Each line from the one containing "Model this object" through the one containing "const cageThickness = 1.2;" must be echoed exactly, endpoints included, and every other line omitted.

____ Given data

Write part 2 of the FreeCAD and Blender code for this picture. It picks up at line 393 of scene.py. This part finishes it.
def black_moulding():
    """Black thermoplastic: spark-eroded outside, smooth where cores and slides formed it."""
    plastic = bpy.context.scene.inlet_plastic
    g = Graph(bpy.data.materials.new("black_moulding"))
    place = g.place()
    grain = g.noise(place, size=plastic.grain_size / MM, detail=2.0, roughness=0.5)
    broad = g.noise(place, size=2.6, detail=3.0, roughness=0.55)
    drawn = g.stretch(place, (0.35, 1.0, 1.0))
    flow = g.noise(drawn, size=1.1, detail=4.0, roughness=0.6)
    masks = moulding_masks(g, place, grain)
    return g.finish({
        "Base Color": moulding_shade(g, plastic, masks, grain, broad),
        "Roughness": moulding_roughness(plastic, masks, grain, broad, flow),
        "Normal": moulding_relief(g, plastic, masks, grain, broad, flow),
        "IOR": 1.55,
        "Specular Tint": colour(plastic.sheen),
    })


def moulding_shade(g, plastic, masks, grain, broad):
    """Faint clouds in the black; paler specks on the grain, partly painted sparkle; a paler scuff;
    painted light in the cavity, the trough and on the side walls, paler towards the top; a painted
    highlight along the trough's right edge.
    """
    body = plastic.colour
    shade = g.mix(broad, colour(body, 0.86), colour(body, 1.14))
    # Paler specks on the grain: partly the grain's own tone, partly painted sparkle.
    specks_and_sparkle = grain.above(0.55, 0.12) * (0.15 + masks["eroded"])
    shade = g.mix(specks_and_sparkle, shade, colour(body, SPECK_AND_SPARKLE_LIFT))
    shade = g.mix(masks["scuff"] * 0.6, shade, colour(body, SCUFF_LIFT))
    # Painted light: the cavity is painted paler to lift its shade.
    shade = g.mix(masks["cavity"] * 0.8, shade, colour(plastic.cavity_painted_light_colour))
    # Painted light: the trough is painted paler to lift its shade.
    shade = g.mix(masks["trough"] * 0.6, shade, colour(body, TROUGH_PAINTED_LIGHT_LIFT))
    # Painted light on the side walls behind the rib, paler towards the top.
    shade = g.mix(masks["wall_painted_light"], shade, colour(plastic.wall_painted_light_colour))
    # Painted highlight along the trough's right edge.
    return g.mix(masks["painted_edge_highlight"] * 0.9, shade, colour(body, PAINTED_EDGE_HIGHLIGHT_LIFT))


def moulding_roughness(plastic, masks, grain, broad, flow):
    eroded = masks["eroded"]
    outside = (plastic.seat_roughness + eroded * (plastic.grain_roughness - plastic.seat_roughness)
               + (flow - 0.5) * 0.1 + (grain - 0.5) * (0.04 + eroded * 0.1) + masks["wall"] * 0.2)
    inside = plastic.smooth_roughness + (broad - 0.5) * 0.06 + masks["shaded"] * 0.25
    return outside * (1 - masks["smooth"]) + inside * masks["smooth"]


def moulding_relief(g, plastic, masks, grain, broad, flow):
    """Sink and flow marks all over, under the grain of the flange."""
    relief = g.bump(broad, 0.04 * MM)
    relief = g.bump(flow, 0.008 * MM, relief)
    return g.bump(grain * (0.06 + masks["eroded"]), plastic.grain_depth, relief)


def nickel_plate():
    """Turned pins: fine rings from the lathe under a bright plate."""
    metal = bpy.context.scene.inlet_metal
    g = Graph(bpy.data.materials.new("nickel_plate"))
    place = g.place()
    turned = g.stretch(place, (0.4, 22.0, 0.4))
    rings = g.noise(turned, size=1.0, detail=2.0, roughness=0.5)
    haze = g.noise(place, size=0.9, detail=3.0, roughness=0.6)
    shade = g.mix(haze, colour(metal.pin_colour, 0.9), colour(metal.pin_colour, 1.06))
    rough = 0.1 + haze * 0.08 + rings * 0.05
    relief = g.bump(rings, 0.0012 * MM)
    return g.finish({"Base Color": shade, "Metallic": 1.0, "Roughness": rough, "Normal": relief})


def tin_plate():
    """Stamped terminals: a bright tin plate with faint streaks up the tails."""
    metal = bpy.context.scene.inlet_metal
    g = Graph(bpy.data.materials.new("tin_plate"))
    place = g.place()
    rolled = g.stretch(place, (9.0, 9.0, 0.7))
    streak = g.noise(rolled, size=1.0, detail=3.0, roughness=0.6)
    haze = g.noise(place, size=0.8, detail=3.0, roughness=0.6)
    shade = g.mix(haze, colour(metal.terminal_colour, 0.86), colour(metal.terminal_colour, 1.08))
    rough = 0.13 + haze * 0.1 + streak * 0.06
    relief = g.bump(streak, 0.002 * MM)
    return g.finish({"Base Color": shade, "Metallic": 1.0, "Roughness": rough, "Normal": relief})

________
____ Given data

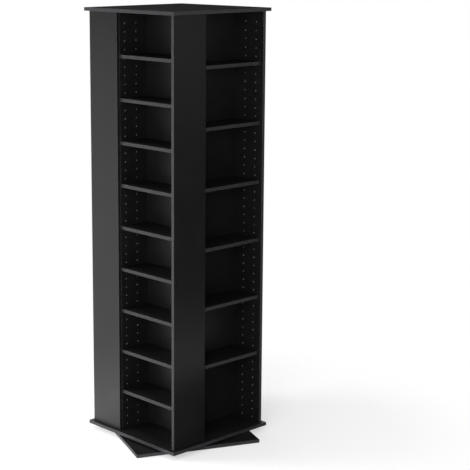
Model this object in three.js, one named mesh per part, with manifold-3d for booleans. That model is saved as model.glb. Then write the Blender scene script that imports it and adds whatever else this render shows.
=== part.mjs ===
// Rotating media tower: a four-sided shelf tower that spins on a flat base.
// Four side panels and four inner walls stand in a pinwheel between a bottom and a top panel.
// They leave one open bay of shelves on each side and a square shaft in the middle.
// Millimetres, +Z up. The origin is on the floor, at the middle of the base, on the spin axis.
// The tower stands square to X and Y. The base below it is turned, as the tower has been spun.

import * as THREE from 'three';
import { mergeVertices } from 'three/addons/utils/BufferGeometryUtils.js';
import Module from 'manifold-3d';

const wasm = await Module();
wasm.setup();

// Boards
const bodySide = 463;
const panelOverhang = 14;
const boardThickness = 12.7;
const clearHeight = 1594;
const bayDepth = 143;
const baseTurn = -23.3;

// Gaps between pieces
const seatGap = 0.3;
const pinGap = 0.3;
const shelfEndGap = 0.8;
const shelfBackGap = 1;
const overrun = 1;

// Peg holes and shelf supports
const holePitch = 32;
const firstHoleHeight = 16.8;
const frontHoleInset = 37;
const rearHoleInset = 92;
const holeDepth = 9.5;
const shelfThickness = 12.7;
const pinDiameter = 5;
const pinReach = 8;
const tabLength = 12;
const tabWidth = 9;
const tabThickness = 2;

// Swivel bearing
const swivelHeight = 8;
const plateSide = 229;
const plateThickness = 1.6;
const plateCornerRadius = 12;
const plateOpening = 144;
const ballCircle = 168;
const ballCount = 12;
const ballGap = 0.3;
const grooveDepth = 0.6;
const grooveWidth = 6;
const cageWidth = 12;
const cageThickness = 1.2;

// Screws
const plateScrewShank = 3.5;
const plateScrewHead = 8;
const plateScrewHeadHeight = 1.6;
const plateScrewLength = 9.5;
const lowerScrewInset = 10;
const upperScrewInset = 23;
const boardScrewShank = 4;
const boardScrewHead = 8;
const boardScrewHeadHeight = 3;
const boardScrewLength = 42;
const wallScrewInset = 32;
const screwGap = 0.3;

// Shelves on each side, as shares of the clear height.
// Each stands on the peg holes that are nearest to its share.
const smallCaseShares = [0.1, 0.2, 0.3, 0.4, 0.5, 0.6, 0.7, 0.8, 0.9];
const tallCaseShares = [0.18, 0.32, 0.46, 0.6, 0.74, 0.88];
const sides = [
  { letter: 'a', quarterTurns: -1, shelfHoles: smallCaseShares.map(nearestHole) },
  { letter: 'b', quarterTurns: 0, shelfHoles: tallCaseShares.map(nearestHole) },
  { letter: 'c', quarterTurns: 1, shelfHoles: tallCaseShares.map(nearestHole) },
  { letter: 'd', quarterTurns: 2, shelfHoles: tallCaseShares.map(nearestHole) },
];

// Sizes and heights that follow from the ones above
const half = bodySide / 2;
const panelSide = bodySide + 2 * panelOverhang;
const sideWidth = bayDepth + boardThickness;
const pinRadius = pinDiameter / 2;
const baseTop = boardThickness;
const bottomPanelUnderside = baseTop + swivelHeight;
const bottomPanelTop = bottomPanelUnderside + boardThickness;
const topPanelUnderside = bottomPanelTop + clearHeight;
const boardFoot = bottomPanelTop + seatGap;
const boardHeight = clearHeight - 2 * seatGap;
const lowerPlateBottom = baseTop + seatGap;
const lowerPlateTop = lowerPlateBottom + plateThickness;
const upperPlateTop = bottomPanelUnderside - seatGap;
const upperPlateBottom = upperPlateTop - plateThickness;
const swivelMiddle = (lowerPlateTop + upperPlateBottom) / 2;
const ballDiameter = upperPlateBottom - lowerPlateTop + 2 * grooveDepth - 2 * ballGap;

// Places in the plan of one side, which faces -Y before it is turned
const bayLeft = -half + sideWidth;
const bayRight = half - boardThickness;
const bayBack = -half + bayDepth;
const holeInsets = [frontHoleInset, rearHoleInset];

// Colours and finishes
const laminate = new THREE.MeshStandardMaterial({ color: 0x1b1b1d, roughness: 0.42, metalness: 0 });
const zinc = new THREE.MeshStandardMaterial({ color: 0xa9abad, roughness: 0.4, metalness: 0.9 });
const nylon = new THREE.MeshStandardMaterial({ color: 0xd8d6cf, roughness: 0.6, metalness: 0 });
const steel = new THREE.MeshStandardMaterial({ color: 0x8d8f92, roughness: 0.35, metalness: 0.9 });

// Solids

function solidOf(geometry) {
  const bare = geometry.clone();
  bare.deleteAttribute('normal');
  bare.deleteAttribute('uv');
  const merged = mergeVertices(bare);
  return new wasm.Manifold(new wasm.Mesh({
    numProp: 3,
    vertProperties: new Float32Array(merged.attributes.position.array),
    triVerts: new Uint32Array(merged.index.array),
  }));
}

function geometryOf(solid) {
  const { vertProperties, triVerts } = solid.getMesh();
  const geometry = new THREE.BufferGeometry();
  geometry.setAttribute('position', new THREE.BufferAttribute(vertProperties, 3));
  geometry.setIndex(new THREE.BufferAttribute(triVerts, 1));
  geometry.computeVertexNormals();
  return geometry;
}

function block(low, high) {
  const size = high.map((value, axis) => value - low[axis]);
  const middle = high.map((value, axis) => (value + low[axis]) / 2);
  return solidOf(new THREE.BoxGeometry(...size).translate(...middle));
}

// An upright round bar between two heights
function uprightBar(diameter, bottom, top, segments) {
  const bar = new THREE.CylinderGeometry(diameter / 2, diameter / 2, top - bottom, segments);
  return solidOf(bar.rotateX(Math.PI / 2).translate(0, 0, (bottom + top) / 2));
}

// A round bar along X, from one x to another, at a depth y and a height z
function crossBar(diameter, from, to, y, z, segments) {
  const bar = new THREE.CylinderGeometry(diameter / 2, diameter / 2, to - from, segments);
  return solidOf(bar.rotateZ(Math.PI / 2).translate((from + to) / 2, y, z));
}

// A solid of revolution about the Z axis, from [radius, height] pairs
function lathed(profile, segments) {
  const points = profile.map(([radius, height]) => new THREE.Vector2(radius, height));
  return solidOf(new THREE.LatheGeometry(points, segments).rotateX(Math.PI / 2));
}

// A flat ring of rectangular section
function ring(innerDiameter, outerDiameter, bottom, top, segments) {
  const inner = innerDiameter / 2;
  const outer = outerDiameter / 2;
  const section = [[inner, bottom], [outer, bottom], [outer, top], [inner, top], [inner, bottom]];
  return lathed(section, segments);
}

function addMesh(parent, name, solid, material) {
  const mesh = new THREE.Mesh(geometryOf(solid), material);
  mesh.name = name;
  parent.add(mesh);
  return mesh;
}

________

Solution for this task:
Model this object in three.js, one named mesh per part, with manifold-3d for booleans. That model is saved as model.glb. Then write the Blender scene script that imports it and adds whatever else this render shows.
=== part.mjs ===
// Rotating media tower: a four-sided shelf tower that spins on a flat base.
// Four side panels and four inner walls stand in a pinwheel between a bottom and a top panel.
// They leave one open bay of shelves on each side and a square shaft in the middle.
// Millimetres, +Z up. The origin is on the floor, at the middle of the base, on the spin axis.
// The tower stands square to X and Y. The base below it is turned, as the tower has been spun.

import * as THREE from 'three';
import { mergeVertices } from 'three/addons/utils/BufferGeometryUtils.js';
import Module from 'manifold-3d';

const wasm = await Module();
wasm.setup();

// Boards
const bodySide = 463;
const panelOverhang = 14;
const boardThickness = 12.7;
const clearHeight = 1594;
const bayDepth = 143;
const baseTurn = -23.3;

// Gaps between pieces
const seatGap = 0.3;
const pinGap = 0.3;
const shelfEndGap = 0.8;
const shelfBackGap = 1;
const overrun = 1;

// Peg holes and shelf supports
const holePitch = 32;
const firstHoleHeight = 16.8;
const frontHoleInset = 37;
const rearHoleInset = 92;
const holeDepth = 9.5;
const shelfThickness = 12.7;
const pinDiameter = 5;
const pinReach = 8;
const tabLength = 12;
const tabWidth = 9;
const tabThickness = 2;

// Swivel bearing
const swivelHeight = 8;
const plateSide = 229;
const plateThickness = 1.6;
const plateCornerRadius = 12;
const plateOpening = 144;
const ballCircle = 168;
const ballCount = 12;
const ballGap = 0.3;
const grooveDepth = 0.6;
const grooveWidth = 6;
const cageWidth = 12;
const cageThickness = 1.2;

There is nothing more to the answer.